- **The exercise**:
Transcribe only part of the material below: the lines from the one containing "Recreate this object" through the one containing "from mathutils import Matrix, Vector", inclusive, exactly as written.

- **Supplied information**:
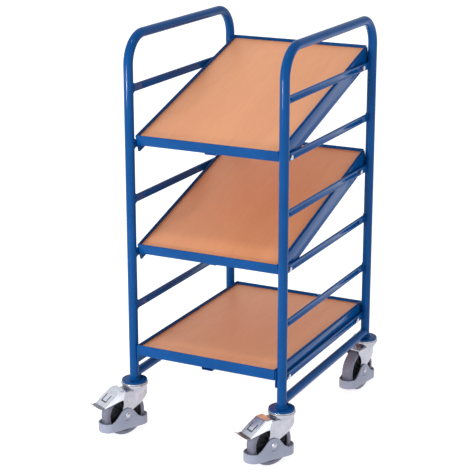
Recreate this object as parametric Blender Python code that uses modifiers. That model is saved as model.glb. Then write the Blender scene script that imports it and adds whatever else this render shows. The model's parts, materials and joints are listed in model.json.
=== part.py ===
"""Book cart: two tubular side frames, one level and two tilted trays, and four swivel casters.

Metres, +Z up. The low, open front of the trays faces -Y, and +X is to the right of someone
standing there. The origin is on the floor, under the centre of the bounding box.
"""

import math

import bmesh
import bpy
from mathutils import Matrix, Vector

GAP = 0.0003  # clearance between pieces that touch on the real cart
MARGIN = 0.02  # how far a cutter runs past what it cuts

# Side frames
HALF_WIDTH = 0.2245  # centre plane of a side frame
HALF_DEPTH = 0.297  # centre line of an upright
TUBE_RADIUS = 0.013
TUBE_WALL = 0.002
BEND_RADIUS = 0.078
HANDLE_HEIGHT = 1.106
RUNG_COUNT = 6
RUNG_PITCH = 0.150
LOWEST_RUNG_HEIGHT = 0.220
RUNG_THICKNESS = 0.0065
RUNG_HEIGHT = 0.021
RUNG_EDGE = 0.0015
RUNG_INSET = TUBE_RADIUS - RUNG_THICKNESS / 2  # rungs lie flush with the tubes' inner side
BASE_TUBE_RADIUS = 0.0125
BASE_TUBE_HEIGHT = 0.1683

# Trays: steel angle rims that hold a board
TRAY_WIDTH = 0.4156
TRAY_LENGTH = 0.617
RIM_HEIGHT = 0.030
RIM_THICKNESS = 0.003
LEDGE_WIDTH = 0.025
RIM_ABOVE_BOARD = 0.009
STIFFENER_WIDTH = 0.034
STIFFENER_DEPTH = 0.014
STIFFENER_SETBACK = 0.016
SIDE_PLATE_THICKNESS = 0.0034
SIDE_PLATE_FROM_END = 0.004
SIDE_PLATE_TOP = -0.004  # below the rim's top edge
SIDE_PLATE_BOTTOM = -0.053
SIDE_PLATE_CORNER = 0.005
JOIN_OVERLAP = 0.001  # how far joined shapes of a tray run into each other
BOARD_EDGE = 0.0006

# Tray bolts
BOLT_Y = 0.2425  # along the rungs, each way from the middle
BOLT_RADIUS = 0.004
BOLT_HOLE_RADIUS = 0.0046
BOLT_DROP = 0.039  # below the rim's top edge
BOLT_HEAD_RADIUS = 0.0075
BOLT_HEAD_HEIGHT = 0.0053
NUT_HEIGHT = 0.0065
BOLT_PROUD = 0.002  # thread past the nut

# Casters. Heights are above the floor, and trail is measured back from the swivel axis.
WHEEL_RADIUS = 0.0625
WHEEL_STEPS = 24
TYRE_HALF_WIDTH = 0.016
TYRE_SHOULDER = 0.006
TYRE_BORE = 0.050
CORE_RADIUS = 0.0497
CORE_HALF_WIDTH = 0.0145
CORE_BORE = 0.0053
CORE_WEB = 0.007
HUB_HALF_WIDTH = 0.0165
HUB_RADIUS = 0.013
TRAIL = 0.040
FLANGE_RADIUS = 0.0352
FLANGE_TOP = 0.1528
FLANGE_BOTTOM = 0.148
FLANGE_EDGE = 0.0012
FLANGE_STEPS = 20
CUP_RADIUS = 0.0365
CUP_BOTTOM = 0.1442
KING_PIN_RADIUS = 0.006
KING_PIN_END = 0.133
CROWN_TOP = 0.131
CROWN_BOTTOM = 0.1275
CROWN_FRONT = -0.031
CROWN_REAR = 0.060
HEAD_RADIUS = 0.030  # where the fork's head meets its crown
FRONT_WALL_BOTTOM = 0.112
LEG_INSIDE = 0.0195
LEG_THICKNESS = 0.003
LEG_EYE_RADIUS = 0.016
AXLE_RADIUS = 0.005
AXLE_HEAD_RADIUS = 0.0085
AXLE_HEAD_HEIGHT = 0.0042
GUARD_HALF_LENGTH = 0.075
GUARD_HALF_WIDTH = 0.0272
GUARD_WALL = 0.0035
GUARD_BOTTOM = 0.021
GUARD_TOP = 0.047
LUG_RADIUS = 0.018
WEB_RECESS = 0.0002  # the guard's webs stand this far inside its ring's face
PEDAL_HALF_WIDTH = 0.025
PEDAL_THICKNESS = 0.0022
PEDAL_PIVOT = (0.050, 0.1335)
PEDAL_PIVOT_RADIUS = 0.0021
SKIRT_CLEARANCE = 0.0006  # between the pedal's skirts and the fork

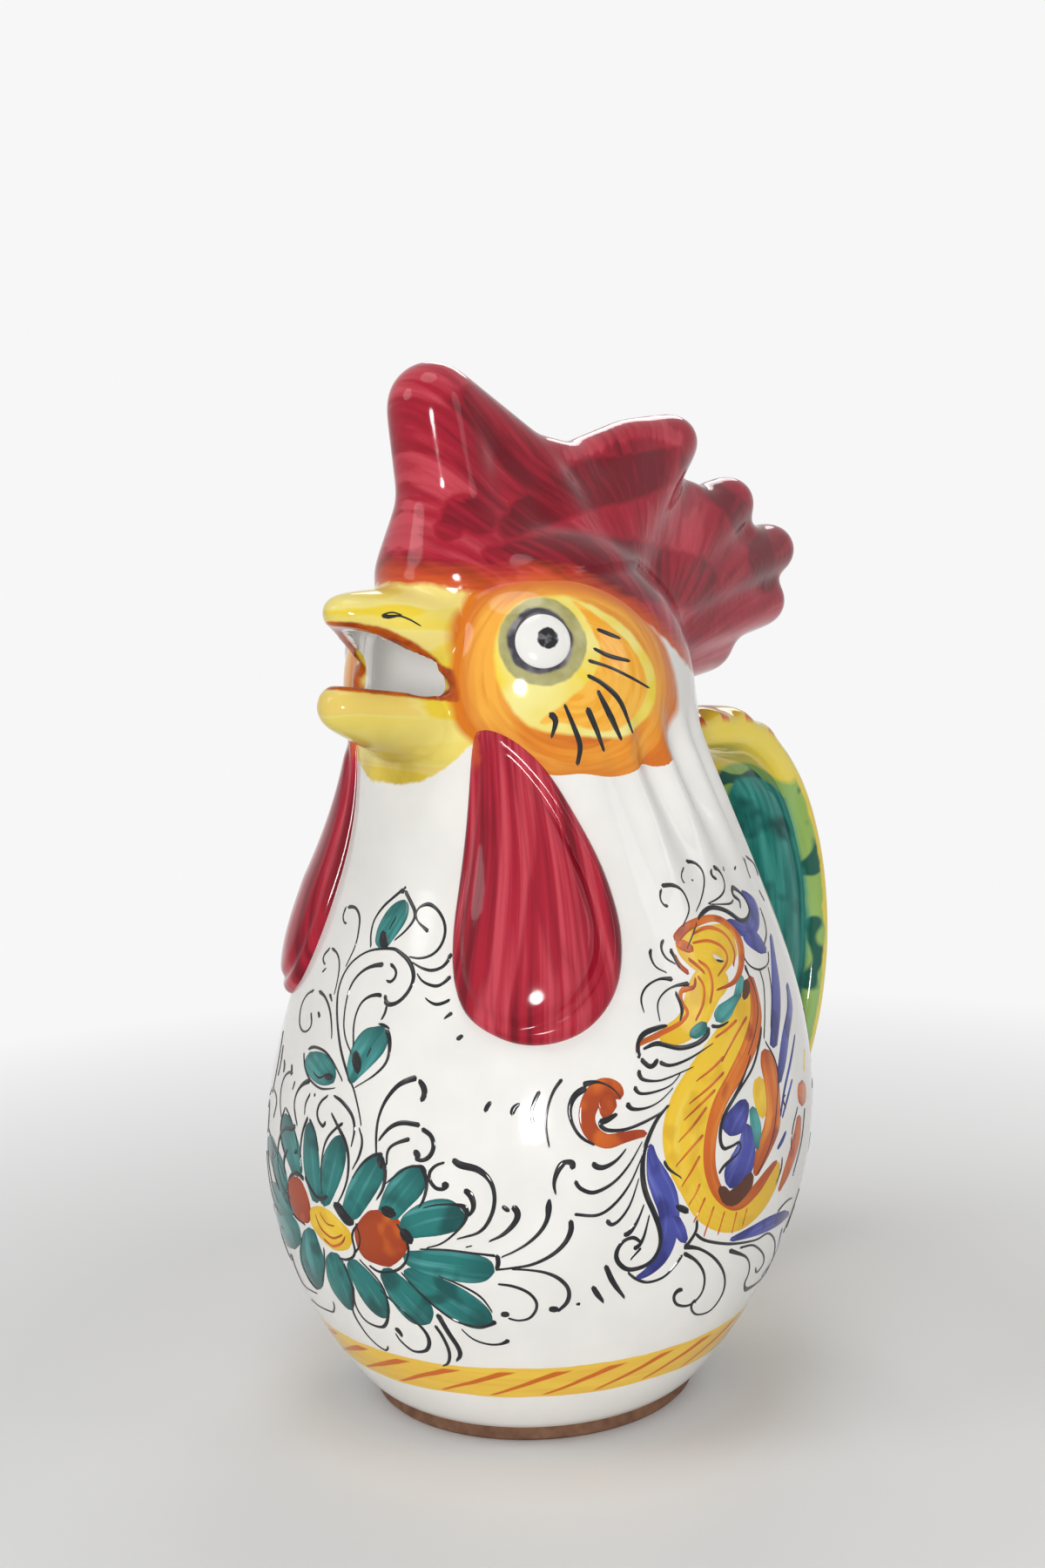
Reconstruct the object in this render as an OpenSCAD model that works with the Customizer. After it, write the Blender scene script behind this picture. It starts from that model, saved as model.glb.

* * *

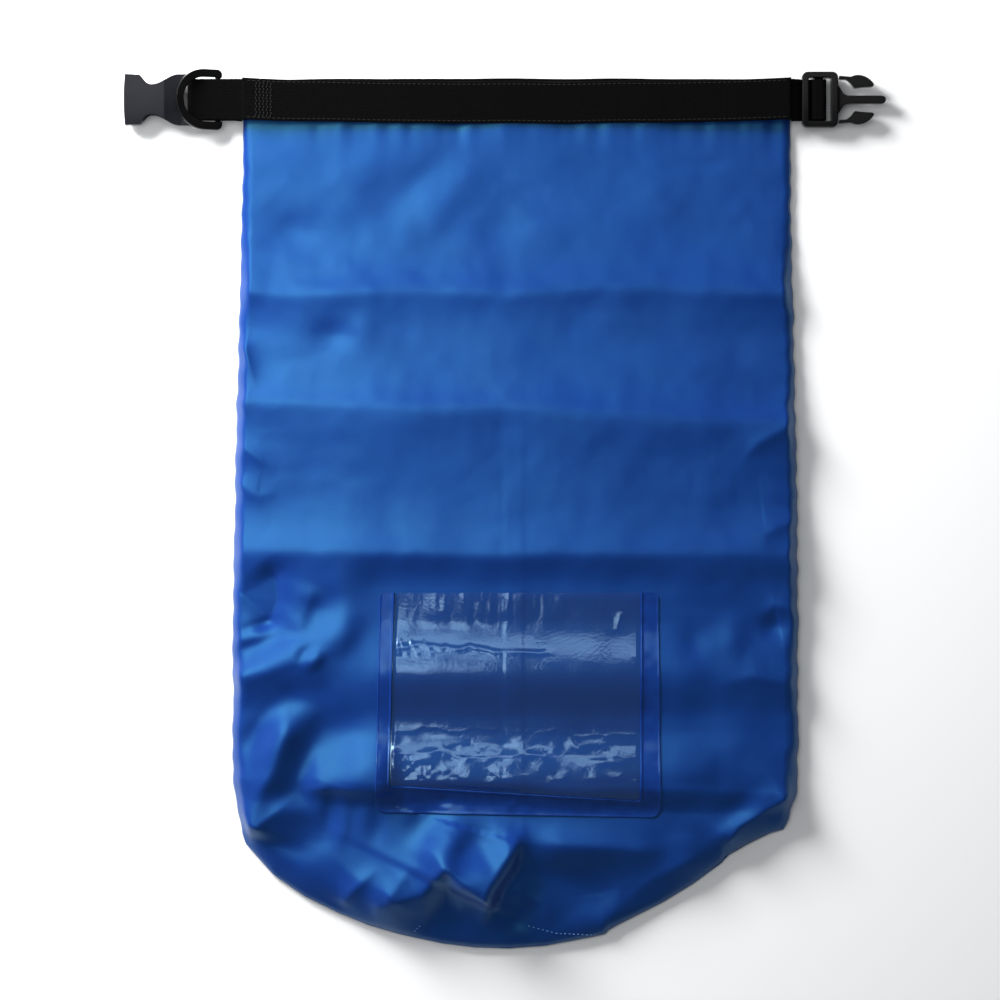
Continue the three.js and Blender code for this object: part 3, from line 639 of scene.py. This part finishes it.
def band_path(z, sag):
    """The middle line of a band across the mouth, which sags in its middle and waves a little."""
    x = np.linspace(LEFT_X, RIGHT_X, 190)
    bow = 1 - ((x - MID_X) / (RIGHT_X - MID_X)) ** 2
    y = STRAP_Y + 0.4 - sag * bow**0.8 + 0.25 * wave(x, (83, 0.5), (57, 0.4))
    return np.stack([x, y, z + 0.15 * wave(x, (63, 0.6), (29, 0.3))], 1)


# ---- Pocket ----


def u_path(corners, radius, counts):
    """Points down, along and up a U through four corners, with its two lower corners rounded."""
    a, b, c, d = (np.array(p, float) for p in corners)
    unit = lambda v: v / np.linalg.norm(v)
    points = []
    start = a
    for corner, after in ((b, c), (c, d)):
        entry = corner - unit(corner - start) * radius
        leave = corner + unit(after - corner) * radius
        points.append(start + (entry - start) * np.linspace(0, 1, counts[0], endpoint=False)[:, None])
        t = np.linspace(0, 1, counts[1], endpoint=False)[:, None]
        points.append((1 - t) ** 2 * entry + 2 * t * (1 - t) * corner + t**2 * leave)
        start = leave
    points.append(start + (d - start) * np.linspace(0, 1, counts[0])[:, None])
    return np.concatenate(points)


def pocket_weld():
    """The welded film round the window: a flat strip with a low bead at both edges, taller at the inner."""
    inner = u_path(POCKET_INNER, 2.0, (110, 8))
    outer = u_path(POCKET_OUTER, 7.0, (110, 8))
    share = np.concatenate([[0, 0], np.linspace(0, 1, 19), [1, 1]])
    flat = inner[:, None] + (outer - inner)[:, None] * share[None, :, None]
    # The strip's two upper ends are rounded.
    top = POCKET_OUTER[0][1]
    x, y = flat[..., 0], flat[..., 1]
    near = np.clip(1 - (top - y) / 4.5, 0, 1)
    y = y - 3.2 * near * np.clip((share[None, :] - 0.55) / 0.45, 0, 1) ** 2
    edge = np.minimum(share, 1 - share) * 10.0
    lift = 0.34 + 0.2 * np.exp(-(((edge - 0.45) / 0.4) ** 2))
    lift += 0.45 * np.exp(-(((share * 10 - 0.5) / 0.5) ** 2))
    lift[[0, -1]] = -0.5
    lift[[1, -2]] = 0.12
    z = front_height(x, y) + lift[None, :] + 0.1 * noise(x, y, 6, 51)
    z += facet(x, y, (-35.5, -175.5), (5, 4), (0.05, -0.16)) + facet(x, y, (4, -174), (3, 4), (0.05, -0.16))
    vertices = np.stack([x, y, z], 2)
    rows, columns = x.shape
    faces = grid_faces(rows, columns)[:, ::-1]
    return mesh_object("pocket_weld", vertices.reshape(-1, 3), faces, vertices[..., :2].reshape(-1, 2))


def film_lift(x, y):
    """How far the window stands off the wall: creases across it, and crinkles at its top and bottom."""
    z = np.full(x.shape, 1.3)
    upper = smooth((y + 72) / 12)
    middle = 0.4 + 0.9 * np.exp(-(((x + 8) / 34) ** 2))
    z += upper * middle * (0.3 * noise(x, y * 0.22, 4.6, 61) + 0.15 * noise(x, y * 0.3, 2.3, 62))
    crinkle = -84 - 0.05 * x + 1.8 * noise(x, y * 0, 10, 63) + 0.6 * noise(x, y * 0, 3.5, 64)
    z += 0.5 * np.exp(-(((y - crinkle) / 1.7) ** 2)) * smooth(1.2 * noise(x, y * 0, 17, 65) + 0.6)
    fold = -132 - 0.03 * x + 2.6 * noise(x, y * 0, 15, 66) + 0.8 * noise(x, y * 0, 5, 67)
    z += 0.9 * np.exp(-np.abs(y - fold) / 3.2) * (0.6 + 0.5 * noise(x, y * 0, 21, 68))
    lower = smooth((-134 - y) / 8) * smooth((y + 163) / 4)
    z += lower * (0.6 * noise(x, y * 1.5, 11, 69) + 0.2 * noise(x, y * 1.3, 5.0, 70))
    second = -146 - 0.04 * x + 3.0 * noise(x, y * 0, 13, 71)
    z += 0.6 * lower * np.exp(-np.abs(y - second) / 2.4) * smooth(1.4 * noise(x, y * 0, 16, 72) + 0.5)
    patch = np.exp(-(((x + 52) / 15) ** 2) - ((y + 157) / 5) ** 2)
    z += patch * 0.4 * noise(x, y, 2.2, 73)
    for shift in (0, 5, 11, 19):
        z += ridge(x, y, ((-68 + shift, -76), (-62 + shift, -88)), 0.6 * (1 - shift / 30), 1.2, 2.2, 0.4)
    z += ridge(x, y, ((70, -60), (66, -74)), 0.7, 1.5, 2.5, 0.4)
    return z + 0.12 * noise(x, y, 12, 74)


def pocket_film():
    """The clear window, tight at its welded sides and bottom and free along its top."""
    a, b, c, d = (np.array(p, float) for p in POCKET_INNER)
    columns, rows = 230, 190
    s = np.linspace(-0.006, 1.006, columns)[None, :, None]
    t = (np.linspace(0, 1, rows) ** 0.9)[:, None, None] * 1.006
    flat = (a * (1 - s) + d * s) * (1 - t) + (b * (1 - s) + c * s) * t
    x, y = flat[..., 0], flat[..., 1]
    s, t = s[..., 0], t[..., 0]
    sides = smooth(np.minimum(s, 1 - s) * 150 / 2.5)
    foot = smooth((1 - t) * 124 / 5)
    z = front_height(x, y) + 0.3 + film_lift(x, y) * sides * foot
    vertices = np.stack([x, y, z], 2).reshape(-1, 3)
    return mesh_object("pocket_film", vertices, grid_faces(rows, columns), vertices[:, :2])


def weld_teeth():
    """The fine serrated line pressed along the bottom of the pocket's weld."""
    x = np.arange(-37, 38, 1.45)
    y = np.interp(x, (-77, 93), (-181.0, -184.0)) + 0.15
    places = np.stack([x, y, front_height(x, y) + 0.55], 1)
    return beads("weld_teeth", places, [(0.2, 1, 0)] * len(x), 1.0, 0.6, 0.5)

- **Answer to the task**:
Recreate this object as parametric Blender Python code that uses modifiers. That model is saved as model.glb. Then write the Blender scene script that imports it and adds whatever else this render shows. The model's parts, materials and joints are listed in model.json.
=== part.py ===
"""Book cart: two tubular side frames, one level and two tilted trays, and four swivel casters.

Metres, +Z up. The low, open front of the trays faces -Y, and +X is to the right of someone
standing there. The origin is on the floor, under the centre of the bounding box.
"""

import math

import bmesh
import bpy
from mathutils import Matrix, Vector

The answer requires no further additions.